● Data lines:
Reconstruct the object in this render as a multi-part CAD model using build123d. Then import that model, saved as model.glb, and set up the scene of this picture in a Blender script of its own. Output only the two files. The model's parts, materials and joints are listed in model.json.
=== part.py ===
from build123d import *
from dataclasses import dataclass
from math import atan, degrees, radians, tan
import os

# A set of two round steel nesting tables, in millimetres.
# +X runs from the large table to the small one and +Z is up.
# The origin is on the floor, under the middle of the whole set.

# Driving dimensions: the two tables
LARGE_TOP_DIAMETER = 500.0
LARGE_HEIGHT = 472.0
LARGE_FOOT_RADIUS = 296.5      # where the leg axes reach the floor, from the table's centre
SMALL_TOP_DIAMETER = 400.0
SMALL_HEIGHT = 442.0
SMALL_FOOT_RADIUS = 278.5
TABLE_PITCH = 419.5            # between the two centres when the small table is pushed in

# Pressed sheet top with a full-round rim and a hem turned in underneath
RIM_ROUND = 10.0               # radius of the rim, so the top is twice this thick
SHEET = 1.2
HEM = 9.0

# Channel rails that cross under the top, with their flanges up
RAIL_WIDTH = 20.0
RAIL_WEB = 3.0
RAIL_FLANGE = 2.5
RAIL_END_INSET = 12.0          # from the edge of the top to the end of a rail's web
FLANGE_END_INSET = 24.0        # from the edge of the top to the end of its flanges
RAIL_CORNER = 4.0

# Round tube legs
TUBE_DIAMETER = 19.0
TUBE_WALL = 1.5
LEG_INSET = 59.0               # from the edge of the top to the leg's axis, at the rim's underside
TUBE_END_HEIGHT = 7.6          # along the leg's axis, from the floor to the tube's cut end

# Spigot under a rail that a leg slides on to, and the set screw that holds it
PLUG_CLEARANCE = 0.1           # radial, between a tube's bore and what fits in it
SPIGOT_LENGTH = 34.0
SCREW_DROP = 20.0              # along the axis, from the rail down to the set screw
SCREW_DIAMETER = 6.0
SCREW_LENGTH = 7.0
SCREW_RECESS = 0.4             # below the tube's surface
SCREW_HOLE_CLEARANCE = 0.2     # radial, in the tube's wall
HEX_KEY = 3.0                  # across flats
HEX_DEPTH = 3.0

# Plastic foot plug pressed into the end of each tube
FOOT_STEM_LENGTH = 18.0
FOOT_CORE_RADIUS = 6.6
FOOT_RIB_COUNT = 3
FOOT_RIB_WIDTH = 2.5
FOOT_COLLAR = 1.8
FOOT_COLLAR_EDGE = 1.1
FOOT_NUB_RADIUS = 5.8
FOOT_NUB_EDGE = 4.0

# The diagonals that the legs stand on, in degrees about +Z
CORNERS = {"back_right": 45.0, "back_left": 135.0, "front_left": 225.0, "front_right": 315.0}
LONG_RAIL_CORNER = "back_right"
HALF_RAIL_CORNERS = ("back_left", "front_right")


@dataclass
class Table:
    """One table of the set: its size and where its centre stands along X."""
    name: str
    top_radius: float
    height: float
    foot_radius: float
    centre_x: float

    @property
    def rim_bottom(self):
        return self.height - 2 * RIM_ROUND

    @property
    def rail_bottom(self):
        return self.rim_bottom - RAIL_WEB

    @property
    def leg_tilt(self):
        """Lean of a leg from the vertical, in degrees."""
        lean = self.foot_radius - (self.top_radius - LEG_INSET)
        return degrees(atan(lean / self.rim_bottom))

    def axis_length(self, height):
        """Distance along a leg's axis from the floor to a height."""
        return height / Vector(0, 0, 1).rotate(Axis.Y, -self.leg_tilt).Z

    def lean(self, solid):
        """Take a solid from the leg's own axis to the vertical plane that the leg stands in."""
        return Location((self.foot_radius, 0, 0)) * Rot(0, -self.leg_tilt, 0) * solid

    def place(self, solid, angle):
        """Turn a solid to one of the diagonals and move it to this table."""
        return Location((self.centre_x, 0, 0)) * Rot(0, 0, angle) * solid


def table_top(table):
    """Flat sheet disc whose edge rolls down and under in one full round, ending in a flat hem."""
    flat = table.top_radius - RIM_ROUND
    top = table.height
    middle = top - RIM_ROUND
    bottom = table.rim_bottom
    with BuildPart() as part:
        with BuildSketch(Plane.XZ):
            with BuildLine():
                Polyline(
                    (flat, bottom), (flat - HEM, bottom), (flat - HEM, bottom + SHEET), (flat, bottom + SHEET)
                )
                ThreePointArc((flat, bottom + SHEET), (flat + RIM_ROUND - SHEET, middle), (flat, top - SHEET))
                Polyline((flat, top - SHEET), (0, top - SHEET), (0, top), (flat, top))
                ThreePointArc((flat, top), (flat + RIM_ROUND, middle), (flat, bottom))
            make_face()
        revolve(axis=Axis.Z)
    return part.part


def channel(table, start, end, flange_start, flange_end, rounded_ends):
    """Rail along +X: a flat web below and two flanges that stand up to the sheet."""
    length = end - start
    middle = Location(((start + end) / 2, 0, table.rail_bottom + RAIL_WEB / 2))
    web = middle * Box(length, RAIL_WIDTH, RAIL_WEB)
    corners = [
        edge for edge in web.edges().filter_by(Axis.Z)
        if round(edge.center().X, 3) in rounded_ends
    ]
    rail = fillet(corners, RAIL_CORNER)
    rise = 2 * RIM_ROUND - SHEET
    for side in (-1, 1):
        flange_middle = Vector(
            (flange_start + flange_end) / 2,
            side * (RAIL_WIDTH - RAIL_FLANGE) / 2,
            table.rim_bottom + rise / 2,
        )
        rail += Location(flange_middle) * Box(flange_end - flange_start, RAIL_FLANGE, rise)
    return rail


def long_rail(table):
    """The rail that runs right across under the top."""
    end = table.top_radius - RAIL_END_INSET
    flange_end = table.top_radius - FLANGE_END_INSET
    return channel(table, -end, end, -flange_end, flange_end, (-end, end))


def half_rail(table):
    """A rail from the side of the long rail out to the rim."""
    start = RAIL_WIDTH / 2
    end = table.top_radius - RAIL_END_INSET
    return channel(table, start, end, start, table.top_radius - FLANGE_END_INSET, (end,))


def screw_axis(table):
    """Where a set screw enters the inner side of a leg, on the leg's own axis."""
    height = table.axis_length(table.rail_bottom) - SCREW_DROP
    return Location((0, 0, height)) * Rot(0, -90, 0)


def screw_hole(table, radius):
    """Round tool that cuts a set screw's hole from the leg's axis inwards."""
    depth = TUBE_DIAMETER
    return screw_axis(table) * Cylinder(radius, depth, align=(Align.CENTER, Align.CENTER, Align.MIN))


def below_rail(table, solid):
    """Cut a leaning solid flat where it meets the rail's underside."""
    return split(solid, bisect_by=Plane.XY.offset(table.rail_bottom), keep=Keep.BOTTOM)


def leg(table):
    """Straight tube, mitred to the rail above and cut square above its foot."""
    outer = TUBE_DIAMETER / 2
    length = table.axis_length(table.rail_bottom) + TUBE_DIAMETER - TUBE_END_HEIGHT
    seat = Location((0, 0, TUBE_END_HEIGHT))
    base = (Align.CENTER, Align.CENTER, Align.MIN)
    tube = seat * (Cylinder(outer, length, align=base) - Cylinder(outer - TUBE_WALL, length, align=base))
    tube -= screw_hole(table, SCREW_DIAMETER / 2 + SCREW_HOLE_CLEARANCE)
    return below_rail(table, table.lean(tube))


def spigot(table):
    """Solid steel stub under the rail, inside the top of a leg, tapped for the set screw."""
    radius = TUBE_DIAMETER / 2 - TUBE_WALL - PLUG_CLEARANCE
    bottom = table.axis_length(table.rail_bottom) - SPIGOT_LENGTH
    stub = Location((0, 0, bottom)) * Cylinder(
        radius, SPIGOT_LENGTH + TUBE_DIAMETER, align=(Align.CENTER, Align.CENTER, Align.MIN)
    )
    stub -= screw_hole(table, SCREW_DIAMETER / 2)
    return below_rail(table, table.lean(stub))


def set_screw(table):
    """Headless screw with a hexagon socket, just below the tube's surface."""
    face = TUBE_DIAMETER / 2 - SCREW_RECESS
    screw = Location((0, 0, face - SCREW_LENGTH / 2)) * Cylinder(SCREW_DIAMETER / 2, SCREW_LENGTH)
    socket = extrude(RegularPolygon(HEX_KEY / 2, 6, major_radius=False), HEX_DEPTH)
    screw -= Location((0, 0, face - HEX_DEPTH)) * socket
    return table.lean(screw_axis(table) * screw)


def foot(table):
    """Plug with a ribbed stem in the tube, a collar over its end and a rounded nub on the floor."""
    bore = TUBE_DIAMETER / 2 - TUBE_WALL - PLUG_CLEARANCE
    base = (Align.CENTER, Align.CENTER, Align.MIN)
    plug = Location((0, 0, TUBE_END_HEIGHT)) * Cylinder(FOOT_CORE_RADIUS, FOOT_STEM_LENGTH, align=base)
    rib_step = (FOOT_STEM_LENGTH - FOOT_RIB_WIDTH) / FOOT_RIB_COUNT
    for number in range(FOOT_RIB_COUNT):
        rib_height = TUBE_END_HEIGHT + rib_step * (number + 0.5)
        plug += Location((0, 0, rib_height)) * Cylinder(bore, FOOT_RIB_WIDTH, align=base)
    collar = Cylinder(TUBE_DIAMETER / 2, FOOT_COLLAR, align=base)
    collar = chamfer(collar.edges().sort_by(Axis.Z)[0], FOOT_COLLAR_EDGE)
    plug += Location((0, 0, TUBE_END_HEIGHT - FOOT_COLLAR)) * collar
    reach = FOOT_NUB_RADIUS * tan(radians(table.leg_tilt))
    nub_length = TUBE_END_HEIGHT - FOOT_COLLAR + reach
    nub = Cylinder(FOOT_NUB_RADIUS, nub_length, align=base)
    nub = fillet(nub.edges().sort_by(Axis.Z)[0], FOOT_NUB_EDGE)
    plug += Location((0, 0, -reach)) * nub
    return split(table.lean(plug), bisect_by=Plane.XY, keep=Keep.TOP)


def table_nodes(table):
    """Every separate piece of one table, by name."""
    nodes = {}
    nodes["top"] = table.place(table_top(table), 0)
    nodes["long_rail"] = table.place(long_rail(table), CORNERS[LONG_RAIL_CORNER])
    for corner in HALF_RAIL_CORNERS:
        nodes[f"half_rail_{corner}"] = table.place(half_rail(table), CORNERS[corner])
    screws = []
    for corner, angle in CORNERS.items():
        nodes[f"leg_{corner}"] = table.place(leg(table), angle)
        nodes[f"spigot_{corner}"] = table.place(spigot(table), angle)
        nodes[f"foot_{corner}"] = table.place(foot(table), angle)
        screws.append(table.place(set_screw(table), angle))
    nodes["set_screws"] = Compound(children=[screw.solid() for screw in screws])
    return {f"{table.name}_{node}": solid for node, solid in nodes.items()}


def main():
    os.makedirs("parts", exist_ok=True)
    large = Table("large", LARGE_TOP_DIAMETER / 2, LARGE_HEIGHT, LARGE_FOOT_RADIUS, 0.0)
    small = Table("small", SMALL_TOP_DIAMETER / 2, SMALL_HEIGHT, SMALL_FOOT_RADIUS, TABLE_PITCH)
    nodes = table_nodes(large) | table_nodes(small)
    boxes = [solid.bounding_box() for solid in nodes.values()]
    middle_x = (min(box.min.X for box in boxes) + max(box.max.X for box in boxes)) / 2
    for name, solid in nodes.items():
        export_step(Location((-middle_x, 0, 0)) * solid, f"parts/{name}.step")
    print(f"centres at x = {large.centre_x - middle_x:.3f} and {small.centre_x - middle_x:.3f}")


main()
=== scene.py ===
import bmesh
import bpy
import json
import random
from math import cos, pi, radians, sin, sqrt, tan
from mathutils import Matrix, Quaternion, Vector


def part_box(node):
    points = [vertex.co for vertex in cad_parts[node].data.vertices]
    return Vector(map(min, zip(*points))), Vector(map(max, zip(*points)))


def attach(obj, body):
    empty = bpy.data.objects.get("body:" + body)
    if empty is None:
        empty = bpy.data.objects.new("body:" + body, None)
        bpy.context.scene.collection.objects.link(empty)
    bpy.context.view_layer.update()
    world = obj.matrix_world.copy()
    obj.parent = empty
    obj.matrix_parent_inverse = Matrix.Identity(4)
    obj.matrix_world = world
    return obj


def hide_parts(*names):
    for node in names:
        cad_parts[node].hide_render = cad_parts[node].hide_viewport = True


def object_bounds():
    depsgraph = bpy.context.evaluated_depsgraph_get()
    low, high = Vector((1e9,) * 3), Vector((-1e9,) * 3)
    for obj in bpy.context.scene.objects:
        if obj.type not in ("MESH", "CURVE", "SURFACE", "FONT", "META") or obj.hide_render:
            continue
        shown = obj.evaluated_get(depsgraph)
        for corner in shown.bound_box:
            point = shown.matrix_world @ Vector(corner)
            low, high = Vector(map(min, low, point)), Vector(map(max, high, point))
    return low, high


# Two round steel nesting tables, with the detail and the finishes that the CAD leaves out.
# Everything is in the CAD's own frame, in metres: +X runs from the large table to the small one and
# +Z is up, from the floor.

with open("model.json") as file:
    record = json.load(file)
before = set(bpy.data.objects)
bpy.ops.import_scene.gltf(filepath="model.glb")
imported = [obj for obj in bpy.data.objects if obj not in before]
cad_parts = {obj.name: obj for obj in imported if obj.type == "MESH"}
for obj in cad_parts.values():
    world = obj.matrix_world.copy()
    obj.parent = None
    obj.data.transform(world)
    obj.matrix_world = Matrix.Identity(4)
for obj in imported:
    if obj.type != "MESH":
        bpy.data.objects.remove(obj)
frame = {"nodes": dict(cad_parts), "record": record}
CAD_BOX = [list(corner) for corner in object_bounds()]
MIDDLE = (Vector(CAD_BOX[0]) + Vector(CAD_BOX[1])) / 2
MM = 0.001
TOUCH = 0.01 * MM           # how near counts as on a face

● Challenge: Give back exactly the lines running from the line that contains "if obj.type not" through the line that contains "obj.data.transform(world)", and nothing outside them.

● Result for this task:
        if obj.type not in ("MESH", "CURVE", "SURFACE", "FONT", "META") or obj.hide_render:
            continue
        shown = obj.evaluated_get(depsgraph)
        for corner in shown.bound_box:
            point = shown.matrix_world @ Vector(corner)
            low, high = Vector(map(min, low, point)), Vector(map(max, high, point))
    return low, high


# Two round steel nesting tables, with the detail and the finishes that the CAD leaves out.
# Everything is in the CAD's own frame, in metres: +X runs from the large table to the small one and
# +Z is up, from the floor.

with open("model.json") as file:
    record = json.load(file)
before = set(bpy.data.objects)
bpy.ops.import_scene.gltf(filepath="model.glb")
imported = [obj for obj in bpy.data.objects if obj not in before]
cad_parts = {obj.name: obj for obj in imported if obj.type == "MESH"}
for obj in cad_parts.values():
    world = obj.matrix_world.copy()
    obj.parent = None
    obj.data.transform(world)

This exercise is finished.